__PROVIDED MATERIAL__:

________________

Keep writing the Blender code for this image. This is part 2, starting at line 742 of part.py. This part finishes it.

________________

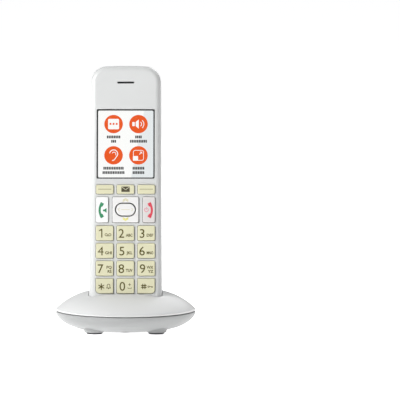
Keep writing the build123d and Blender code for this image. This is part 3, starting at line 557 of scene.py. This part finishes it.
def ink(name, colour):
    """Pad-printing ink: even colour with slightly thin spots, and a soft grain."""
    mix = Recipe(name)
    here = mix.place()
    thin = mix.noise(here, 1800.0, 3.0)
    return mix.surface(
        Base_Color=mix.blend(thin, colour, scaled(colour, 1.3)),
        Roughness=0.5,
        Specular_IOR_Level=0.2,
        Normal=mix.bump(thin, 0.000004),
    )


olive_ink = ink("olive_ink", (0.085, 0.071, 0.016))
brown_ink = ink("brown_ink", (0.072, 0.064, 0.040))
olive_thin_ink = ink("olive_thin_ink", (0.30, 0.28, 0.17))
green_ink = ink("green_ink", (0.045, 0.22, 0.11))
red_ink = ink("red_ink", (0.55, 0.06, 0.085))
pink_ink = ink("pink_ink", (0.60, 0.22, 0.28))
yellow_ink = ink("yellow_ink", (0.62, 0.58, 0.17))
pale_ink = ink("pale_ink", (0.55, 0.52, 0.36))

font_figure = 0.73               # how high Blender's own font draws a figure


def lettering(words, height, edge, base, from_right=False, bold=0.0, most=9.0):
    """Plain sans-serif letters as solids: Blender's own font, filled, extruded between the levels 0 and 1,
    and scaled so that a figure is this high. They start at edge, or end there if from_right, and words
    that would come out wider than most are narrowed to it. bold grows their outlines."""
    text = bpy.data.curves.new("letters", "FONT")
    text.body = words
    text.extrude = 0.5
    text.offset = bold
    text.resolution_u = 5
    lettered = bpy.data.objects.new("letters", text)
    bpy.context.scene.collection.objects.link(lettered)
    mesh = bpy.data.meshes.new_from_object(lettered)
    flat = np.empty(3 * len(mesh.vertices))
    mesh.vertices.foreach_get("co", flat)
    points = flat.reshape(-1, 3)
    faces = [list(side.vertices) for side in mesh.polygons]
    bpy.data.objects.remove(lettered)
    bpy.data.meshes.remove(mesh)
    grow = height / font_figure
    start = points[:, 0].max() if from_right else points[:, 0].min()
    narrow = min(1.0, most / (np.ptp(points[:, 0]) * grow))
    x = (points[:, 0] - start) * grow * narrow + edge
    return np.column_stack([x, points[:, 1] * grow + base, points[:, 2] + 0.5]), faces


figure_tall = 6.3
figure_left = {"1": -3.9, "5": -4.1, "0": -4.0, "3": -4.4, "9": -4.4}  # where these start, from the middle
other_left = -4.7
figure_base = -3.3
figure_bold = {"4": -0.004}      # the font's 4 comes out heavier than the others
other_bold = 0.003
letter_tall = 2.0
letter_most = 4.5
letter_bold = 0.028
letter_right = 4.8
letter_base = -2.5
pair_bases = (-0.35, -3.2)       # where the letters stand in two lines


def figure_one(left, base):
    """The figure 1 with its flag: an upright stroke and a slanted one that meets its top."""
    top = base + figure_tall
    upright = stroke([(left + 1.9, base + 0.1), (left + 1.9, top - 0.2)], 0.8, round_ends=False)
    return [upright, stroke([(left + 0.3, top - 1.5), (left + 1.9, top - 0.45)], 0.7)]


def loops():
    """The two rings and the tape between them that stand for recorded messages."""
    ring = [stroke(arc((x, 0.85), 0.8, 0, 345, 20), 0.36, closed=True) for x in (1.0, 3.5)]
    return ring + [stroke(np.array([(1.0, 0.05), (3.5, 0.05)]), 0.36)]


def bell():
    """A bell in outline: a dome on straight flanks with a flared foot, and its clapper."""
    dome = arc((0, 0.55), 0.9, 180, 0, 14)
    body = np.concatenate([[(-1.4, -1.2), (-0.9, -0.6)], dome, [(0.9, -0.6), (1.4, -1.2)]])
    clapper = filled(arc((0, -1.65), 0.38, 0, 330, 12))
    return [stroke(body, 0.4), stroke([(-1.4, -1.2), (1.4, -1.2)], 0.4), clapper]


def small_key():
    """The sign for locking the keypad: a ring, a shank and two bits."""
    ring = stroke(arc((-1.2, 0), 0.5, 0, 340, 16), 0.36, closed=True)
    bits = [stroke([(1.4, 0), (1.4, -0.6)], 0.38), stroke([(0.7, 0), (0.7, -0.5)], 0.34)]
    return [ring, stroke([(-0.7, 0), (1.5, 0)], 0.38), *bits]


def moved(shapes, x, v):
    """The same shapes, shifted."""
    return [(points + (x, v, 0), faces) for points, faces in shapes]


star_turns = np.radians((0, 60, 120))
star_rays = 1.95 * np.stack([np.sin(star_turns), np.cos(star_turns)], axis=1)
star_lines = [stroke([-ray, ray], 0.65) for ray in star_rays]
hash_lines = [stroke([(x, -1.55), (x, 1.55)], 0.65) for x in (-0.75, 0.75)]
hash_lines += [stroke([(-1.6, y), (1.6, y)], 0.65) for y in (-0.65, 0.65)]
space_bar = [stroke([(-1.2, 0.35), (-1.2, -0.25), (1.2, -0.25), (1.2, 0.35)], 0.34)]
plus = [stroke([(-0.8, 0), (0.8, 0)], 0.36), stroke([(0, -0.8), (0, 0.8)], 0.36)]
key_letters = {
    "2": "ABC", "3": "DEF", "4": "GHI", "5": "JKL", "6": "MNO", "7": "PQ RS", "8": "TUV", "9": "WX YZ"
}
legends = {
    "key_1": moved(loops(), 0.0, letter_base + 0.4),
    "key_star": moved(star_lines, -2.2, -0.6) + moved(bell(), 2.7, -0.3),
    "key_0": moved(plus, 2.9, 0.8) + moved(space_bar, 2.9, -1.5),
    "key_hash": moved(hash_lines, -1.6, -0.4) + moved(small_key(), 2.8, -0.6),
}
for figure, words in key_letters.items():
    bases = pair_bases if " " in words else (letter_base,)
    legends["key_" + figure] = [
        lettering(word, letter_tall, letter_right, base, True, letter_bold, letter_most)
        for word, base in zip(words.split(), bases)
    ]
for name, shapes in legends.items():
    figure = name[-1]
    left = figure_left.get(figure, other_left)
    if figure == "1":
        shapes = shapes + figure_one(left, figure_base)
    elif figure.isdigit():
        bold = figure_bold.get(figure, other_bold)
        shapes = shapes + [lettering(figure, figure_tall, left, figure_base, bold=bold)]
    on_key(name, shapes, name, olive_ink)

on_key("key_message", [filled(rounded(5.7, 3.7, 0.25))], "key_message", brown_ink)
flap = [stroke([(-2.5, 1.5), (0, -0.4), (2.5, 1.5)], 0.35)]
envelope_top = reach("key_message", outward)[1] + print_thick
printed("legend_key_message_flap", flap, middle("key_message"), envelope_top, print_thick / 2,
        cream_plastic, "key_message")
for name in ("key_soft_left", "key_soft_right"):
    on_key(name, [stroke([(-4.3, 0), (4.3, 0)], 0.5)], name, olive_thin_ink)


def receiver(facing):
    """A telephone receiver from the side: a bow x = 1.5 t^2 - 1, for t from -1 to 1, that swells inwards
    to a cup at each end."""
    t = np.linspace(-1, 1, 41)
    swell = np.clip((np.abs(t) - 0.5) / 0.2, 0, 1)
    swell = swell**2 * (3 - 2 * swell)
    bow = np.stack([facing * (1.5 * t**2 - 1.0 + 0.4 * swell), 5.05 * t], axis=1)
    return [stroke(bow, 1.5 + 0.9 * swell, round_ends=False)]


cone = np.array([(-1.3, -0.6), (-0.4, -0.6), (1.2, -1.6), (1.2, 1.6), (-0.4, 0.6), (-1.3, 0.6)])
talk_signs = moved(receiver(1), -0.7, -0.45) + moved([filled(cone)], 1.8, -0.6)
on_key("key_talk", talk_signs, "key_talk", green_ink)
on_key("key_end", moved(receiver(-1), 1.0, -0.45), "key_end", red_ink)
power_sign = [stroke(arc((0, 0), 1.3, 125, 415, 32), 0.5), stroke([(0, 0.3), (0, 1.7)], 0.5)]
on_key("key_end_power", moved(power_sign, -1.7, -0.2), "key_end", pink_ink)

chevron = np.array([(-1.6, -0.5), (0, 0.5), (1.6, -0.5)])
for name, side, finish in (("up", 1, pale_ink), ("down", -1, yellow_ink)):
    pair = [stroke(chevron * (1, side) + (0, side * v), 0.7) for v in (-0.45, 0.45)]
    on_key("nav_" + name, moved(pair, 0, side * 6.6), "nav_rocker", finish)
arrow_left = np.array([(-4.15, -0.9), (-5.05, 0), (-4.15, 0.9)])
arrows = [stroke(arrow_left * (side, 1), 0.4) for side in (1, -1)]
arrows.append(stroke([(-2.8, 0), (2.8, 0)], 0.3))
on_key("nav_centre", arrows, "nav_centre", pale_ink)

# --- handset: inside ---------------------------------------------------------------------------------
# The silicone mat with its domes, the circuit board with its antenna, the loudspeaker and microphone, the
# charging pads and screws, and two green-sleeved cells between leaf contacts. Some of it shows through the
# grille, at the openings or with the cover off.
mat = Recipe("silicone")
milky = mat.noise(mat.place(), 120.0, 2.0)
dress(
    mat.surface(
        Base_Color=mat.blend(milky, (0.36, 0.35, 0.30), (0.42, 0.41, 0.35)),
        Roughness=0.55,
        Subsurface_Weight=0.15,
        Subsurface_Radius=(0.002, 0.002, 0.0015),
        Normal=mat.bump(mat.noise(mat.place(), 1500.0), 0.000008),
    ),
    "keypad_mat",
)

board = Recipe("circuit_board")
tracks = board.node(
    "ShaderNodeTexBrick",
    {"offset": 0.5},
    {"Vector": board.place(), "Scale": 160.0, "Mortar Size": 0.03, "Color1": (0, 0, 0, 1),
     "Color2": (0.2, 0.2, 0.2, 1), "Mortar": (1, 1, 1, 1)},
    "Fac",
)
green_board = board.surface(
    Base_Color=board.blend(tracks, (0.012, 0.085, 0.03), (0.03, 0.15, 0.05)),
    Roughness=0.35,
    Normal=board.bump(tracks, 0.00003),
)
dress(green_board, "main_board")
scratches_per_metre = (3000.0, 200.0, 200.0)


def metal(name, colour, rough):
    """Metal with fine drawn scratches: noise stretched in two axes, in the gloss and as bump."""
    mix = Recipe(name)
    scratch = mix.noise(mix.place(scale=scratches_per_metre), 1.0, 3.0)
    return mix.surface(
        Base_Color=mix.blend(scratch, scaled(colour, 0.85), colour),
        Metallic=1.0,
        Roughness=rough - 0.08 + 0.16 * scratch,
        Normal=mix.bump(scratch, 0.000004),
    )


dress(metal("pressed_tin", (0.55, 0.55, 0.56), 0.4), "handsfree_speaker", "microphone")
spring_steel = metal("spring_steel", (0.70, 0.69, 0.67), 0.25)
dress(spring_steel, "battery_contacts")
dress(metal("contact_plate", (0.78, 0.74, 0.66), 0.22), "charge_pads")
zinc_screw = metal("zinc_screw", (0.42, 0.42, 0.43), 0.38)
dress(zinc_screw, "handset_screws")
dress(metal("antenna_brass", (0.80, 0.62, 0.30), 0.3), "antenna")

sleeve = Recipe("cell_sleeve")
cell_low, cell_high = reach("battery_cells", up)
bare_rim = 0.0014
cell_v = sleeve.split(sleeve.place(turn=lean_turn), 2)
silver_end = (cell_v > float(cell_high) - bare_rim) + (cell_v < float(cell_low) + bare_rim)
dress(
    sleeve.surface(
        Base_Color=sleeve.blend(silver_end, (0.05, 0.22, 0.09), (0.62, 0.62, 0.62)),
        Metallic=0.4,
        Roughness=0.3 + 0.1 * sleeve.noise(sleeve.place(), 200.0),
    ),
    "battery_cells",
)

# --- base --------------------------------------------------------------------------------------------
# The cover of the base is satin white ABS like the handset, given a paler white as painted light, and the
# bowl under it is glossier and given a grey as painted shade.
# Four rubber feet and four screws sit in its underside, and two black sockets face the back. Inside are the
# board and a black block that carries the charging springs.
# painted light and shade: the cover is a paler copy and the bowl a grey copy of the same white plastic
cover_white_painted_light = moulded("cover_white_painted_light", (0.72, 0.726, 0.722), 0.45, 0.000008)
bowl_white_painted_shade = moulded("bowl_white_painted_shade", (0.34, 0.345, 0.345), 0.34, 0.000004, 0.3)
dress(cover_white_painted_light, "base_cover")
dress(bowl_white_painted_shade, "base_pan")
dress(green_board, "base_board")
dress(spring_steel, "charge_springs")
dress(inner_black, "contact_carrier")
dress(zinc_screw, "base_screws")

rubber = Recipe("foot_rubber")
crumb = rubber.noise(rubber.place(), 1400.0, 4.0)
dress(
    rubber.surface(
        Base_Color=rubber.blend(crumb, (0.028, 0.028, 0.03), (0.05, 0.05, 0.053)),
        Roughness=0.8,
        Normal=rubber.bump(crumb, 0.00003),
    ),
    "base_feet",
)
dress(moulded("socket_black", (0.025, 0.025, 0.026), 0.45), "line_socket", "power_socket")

________________

__TASK BRIEF__:
Nothing but the lines from the one with "Keep writing the build123d" through the one with "(0.55, 0.52, 0.36))" should be repeated, and each exactly.

__RESULT__:
Keep writing the build123d and Blender code for this image. This is part 3, starting at line 557 of scene.py. This part finishes it.
def ink(name, colour):
    """Pad-printing ink: even colour with slightly thin spots, and a soft grain."""
    mix = Recipe(name)
    here = mix.place()
    thin = mix.noise(here, 1800.0, 3.0)
    return mix.surface(
        Base_Color=mix.blend(thin, colour, scaled(colour, 1.3)),
        Roughness=0.5,
        Specular_IOR_Level=0.2,
        Normal=mix.bump(thin, 0.000004),
    )


olive_ink = ink("olive_ink", (0.085, 0.071, 0.016))
brown_ink = ink("brown_ink", (0.072, 0.064, 0.040))
olive_thin_ink = ink("olive_thin_ink", (0.30, 0.28, 0.17))
green_ink = ink("green_ink", (0.045, 0.22, 0.11))
red_ink = ink("red_ink", (0.55, 0.06, 0.085))
pink_ink = ink("pink_ink", (0.60, 0.22, 0.28))
yellow_ink = ink("yellow_ink", (0.62, 0.58, 0.17))
pale_ink = ink("pale_ink", (0.55, 0.52, 0.36))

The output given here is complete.